Shit, I’m failing lately with regard to trying to say a bit each day. I know it’s healthy to write, but I just haven’t been making the time.
Still, I’m not sure what my point is exactly in trying to write daily. I don’t think I want to run a music critic theme because I’m not terribly fond of any sort of artistic critiquing. I have this personal theory that those who can, make art, and those who can’t, critique. So I think that’s out.
And doing some kind of diary-type thing also wouldn’t be right because my day-to-day living does not consistent excitement make.
However, I have been told I’m pretty good at expounding random thoughts that float through my head, but here I come full-circle and I’m back asking myself, “What’s the point?”
To practice writing? Could be – I can always use practice. Cathartic? Yeah I’ve been told it is. Interesting to other people? Maybe, but perhaps that’s just wishful thinking. I know to be interesting, one really has to offer up something personal, and I’m not particularly great at that. So I think we’re back at the practice thing.
I’ll feel more comfortable when I come up with a purpose to this. Until then...
I finally saw all of “Guardians Of The Galaxy” and I’ll admit that I did enjoy it. Still a little silly in many spots, but most of those I think ended up just being part of its charm.

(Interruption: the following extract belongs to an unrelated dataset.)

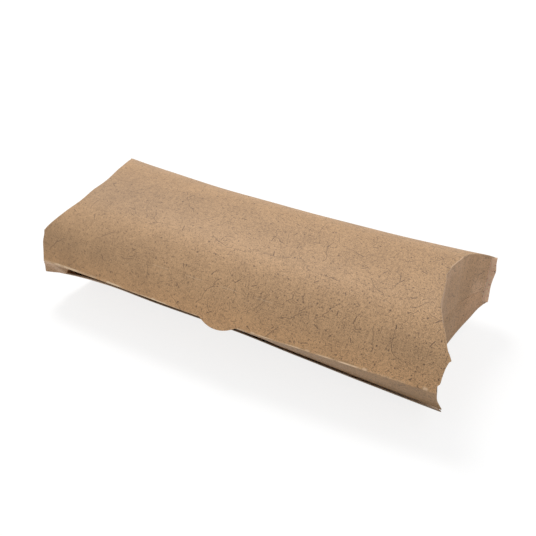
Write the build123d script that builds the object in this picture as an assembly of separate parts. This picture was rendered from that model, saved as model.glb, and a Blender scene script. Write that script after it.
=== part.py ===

I’m also doing better with the anger, though last night wasn’t great: I was just a bit pissed off in general, the particular source being unknown. I am, however, doing better with limiting my alcohol intake. I only drink on the weekends, and I’m really feeling like I have control now. This is good, and I should be able to keep it up.
And in light of Tuesday having been the 70th anniversary of the liberation of Auschwitz, I just wanted to repost portions of a comment I made on Thursday regarding the Shoah in general:
There are still a fair number of people who would do anything -- anything at all -- not to be able to remember what happened: the survivors. But they're fading fast and in a relatively short time, there won't be any left. And I fervently hope this atrocity won't fade from our history lessons for the lack of anyone who can tell its story firsthand.
You know, there's a really exceptional Twilight Zone episode called "Death's-Head Revisited", and I always thought the close of the script was extraordinarily apt and poignant, particularly so even for that generally brilliant TV series. It follows...
A doctor attending to a former SS man at Dachau, driven insane by the ghosts of dead prisoners, looks around him and wonders, “Dachau! Why does it still stand?! Why do we keep it standing?!?”
And Rod Serling, in his closing narration, replies, "There is an answer to the doctor's question. All the Dachaus must remain standing. The Dachaus, the Belsens, the Buchenwalds, the Auschwitzes.
“All of them.
“They must remain standing because they are a monument to a moment in time when some men decided to turn the Earth into a graveyard.
“Into it they shoveled all of their reason, their logic, their knowledge, but worst of all their conscience.
“And the moment we forget this, the moment we cease to be haunted by its remembrance, then we become the gravediggers.
“Something to dwell on and to remember, not only in the Twilight Zone but wherever men walk god's Earth."